Deacon and Marie have had a strained relationship since he left the grief department. His work with Arthur would make them more colleagues than the typical advisor and closer. And when Aaron told him his theory on Marie working for Arthur, Deacon didn’t disagree.
“I don’t trust Marie, and I think she’s hiding something,” Deacon says. “She said she wanted the closers to warn them, but instead she recruited them to work for Dr. Valentine. Not far off from transitioning into handlers, wouldn’t you say?”
I swallow hard, not wanting to believe that Marie would betray us. Lie to us, sure—she’s done it before. But work for Arthur Pritchard and actively put us in danger? No.
“I need to know whose side Marie is really on,” Deacon continues. “And if it’s not ours, we leave.”
“Say it’s all true,” I tell him. “Say she’s working for Arthur and is royally screwing us over. Why would Marie tell you any of it? She isn’t exactly an open book.”
“Because I plan to drug her with her own truth tea,” Deacon says innocently.

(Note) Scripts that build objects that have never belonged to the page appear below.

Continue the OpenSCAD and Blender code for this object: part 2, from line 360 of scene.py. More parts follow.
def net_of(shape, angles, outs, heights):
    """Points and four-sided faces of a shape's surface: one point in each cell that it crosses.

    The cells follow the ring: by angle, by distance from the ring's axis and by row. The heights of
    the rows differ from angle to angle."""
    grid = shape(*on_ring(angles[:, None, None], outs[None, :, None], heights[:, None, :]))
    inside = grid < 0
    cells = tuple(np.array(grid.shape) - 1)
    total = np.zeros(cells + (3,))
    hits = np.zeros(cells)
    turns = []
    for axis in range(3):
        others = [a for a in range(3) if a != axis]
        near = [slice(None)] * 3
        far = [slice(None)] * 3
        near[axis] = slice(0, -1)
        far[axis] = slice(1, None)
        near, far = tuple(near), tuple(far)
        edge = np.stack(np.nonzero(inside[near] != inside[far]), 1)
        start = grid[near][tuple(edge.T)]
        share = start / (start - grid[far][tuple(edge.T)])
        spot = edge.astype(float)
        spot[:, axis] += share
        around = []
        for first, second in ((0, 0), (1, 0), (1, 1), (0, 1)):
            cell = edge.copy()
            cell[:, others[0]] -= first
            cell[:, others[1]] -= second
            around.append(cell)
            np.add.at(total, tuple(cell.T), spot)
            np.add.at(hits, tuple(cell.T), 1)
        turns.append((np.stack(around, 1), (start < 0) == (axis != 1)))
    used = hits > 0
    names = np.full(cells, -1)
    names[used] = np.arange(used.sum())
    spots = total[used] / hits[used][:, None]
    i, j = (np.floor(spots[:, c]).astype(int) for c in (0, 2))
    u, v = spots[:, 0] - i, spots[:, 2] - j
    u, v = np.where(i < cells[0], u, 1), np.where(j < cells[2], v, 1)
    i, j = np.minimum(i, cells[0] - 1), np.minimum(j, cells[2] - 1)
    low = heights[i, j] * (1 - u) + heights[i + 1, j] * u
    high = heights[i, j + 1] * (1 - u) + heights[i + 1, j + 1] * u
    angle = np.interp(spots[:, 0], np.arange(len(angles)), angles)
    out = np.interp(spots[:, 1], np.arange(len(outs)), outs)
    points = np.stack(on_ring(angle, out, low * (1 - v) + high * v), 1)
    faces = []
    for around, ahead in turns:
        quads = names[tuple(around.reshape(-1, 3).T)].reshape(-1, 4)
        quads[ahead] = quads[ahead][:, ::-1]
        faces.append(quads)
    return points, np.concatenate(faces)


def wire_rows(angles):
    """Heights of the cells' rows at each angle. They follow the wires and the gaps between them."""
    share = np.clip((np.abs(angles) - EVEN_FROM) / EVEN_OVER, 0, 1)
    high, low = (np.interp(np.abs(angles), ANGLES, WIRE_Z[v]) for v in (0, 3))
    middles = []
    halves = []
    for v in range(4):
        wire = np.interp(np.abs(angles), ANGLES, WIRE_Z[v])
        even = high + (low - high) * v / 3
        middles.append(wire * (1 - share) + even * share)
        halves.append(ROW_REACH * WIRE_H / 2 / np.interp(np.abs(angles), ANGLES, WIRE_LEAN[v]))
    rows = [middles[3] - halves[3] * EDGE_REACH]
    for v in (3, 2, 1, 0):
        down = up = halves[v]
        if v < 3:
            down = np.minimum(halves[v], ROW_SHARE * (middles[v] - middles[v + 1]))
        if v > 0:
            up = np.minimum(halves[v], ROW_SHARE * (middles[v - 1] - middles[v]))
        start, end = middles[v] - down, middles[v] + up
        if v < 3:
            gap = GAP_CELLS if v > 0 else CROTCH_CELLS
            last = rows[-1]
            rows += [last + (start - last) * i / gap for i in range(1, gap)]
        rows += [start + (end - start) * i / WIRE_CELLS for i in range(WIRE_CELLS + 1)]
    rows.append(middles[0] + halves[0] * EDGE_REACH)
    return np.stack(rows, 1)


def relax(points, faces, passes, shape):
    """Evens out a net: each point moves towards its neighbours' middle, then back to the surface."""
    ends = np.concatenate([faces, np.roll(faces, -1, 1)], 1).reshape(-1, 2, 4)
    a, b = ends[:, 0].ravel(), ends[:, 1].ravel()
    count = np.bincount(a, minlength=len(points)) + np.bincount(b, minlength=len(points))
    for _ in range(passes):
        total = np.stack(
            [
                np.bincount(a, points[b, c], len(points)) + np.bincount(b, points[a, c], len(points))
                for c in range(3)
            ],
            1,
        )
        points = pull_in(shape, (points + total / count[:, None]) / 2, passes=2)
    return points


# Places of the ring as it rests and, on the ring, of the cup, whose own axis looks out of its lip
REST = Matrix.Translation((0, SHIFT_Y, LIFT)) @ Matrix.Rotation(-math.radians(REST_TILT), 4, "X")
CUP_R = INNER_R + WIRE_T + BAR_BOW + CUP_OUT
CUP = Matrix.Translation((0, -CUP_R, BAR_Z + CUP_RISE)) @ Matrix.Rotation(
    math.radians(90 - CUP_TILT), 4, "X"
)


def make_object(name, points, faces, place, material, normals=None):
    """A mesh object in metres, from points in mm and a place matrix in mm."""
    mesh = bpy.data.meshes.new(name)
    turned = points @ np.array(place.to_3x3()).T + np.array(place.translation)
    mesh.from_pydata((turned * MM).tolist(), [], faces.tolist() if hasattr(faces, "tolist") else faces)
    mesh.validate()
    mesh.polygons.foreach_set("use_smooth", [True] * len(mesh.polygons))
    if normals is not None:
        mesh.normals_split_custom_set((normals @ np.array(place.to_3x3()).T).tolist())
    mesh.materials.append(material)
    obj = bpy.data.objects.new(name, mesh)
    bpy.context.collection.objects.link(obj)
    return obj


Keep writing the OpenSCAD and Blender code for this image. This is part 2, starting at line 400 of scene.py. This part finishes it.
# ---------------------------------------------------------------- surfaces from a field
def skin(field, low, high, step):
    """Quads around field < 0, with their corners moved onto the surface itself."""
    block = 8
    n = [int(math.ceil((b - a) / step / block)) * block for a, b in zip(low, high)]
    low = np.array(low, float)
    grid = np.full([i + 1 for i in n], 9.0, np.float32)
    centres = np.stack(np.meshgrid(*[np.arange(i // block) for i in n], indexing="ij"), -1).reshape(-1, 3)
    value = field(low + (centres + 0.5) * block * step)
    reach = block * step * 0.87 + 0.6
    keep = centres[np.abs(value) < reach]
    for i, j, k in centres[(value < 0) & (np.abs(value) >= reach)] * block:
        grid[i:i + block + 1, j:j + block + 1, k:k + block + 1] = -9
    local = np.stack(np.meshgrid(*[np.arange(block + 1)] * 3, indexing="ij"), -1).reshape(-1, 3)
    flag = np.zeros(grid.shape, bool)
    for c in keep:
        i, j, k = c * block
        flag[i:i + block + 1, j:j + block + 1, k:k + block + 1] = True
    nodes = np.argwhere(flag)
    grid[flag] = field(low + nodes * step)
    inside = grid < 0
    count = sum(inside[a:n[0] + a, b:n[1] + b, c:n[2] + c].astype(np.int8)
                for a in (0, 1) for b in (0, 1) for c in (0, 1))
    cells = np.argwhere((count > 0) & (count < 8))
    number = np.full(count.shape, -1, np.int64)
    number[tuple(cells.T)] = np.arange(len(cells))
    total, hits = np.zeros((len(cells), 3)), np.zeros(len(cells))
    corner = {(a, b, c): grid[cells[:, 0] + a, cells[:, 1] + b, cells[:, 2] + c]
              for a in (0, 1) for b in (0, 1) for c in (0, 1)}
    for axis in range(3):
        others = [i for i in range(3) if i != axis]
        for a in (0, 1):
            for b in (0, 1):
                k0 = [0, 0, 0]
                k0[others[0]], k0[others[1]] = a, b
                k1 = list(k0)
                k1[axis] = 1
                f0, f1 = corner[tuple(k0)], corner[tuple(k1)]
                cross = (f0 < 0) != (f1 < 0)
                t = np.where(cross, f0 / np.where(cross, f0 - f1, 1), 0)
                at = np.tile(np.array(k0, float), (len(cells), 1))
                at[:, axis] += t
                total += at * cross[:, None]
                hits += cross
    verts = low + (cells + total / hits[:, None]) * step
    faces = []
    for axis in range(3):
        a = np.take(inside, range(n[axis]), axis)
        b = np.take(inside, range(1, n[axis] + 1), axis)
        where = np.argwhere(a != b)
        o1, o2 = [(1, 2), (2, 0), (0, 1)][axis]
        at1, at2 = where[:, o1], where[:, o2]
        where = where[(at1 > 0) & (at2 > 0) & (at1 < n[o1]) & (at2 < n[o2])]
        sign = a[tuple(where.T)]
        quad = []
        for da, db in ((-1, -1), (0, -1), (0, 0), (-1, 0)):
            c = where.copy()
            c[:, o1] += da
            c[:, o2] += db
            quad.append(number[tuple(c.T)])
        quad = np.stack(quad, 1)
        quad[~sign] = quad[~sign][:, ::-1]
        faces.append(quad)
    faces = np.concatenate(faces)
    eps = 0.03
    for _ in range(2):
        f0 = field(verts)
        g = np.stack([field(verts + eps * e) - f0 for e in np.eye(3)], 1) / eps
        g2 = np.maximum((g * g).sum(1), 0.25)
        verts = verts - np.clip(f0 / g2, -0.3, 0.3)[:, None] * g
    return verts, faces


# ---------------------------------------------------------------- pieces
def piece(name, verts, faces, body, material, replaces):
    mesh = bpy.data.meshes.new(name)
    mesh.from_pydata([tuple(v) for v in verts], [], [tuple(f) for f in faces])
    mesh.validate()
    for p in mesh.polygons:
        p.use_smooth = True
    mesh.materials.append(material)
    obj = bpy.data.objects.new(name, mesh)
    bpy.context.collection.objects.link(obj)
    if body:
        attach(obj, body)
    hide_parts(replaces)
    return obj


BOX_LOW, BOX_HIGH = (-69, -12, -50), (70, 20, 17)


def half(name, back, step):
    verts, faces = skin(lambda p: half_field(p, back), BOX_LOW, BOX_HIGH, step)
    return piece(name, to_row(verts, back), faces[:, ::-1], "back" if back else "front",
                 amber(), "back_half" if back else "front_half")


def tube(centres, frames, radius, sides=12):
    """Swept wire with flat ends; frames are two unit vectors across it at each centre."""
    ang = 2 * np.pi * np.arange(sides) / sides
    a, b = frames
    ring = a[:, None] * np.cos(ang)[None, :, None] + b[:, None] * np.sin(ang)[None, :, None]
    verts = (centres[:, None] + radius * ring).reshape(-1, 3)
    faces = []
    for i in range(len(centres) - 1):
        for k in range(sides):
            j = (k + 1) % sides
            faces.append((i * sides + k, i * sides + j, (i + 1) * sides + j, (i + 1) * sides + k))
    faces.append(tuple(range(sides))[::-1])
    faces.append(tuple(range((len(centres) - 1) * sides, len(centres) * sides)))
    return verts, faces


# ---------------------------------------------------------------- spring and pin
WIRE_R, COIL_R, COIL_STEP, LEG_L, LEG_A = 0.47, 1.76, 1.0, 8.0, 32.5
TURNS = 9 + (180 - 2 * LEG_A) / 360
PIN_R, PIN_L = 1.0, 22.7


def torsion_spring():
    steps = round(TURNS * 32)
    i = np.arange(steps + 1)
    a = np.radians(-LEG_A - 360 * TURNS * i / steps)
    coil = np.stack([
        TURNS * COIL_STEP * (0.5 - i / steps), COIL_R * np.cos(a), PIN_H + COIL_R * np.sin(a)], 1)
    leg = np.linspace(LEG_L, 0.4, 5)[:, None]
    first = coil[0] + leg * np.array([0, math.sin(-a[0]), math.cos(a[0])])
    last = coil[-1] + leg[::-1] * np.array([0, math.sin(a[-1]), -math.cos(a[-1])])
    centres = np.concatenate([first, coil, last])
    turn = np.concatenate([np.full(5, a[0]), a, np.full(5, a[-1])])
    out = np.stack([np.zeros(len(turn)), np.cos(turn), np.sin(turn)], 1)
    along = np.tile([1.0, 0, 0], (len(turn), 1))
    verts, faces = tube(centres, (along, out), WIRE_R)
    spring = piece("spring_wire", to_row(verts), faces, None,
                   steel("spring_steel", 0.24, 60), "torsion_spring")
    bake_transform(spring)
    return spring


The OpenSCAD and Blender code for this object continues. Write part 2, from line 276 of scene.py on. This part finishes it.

I stare a moment and then laugh. “What?”
“Tabitha was able to track some down,” he says. “We’re not the only ones who don’t trust Marie anymore. We just want to know the truth.”
“This is absolutely not going to work,” I say. “You know that, right?”
Deacon smiles and comes to a pause in front of me. “Oh, baby, with that sort of confidence, I can do anything.”
“Be quiet,” I say, putting my palm on his cheek. Worried. Terrified. You don’t drug a person and go on like nothing happened. I mean, not unless you’re their advisor.
Deacon leans in and kisses my lips softly—an obvious, but not unpleasant, distraction. “I love you,” he whispers.
“Just be sure to come back,” I say, knots tightening in my stomach.
There’s a knock on the motel room door, and Deacon goes to open it.
“What’s up?” Aaron says with a big smile, but he immediately senses that something’s wrong and sucks in a tentative breath. “Aw, shit. What now?”
Deacon slaps his shoulder and starts past him, stopping in the doorway. “I’ll be back,” he tells Aaron.
“Where you going?” Aaron asks.
Deacon looks past him toward me. “I’m going to get answers,” he says, and turns back to Aaron. “I’m sure Quinn will fill you in on my idiotic plan. Now, both of you stay safe. Back as soon as I can.”
Before Aaron can ask any more questions, Deacon is out the door. And I’m left in a motel room with a huge weight on my chest.
* * *
Reed arrives an hour later, saying he’s happy we got in touch. Aaron and I had grown bored, and since we’re not allowed to contact nonclosers, Reed was the only choice, since we actually like him.